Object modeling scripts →

((

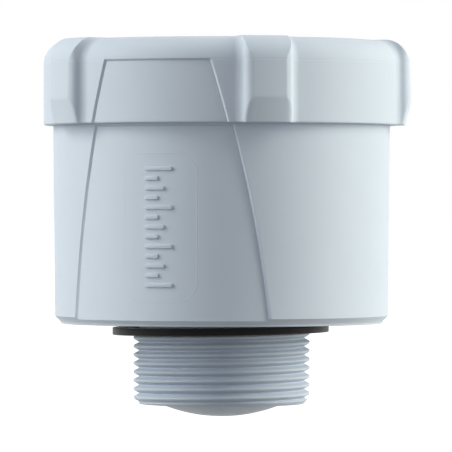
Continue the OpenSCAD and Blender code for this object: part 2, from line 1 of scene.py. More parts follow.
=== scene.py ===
"""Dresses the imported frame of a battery-powered radar level transmitter.

The grey moulded lid and housing, the threaded process fitting and its flat seal are built here as
surfaces over two parameters, and every other piece of the frame gets a finish of its own.

Lengths in the classes are millimetres and become metres when a mesh is made. Angles on round pieces
are counted from the front (-Y) towards +X, in radians unless a name ends in _deg.
"""

from __future__ import annotations

import logging
import math
from dataclasses import dataclass, field
from enum import Enum
from typing import Sequence

import bmesh
import bpy
import numpy as np
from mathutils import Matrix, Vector
from numpy.typing import NDArray

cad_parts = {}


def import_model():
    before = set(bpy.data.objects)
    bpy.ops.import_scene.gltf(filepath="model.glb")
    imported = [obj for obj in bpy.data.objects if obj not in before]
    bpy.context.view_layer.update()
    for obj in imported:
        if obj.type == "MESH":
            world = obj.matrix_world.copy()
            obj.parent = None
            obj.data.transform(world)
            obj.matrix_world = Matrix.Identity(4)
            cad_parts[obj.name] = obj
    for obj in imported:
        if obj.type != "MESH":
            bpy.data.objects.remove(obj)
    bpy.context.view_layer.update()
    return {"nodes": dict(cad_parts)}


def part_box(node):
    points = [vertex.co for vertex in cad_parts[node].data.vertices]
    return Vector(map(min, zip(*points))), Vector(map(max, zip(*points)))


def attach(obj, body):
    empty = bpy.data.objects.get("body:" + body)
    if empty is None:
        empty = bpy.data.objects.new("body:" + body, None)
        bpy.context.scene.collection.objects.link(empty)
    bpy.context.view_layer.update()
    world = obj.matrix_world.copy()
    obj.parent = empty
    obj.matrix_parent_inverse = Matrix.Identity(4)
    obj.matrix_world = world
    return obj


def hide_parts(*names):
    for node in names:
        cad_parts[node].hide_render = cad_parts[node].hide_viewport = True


Array = NDArray[np.float64]
Colour = tuple[float, float, float]
Socket = bpy.types.NodeSocket

MM = 0.001
TURN = 2.0 * math.pi
SHARP_DEG = 30.0
WHITE = (1.0, 1.0, 1.0, 1.0)

# How far a ridge or a post starts inside the wall that it stands on.
SUNK = 0.3
# The gap between the housing's shoulder and the lid's step, and the neck's first ridge above that step.
LID_PLAY = 0.8
RIDGE_RISE = 3.0

log = logging.getLogger("level_transmitter")


# ---------------------------------------------------------------- surfaces


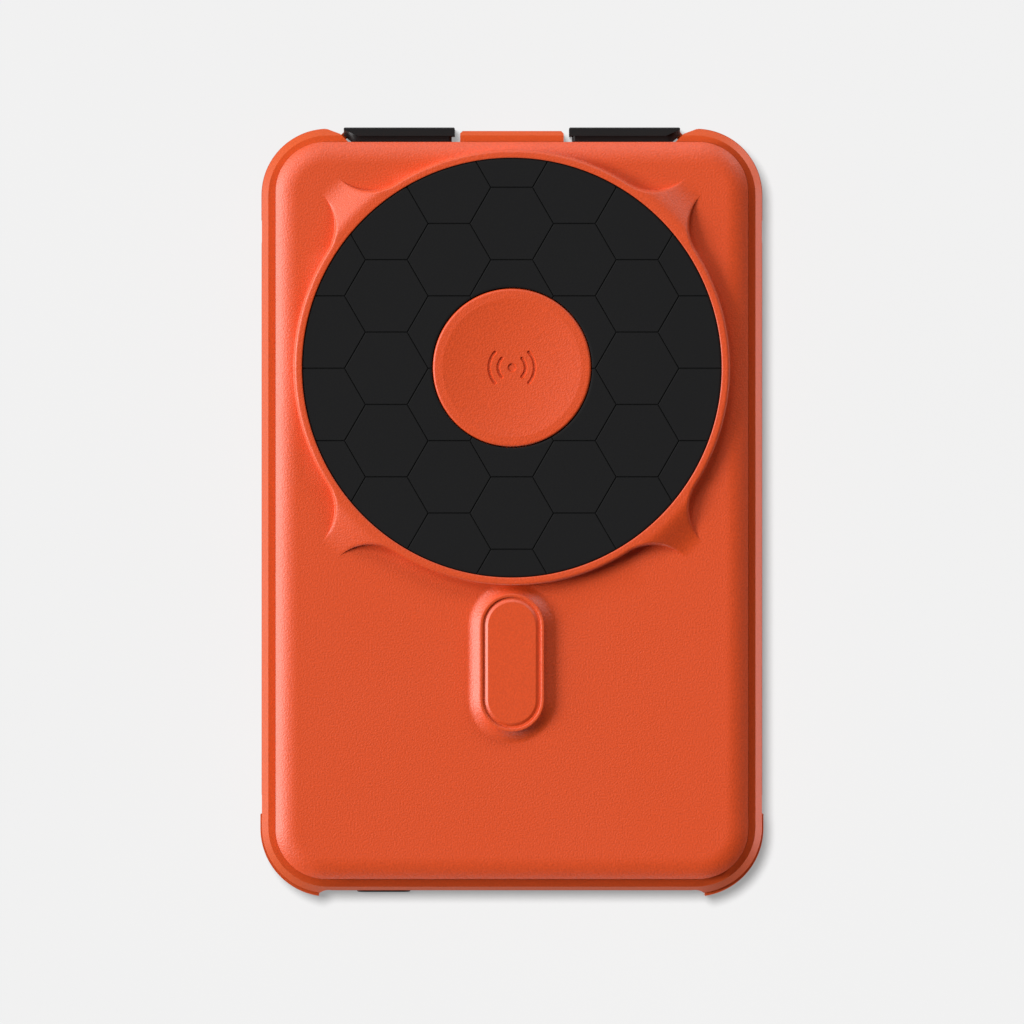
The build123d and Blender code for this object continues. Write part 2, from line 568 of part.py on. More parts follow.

))

Description of the task → Quote exactly the lines running from the start of the listing above through the line where "surfaces over two" is found, and output no other lines.

Result →
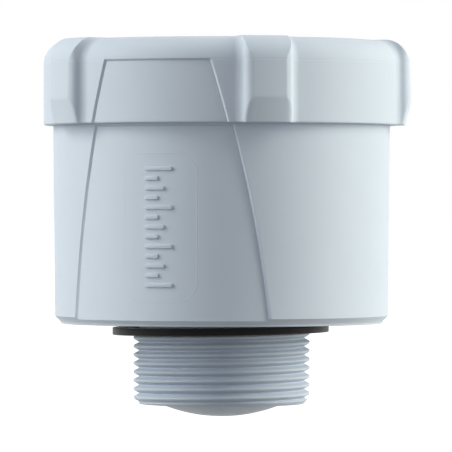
Continue the OpenSCAD and Blender code for this object: part 2, from line 1 of scene.py. More parts follow.
=== scene.py ===
"""Dresses the imported frame of a battery-powered radar level transmitter.

The grey moulded lid and housing, the threaded process fitting and its flat seal are built here as
surfaces over two parameters, and every other piece of the frame gets a finish of its own.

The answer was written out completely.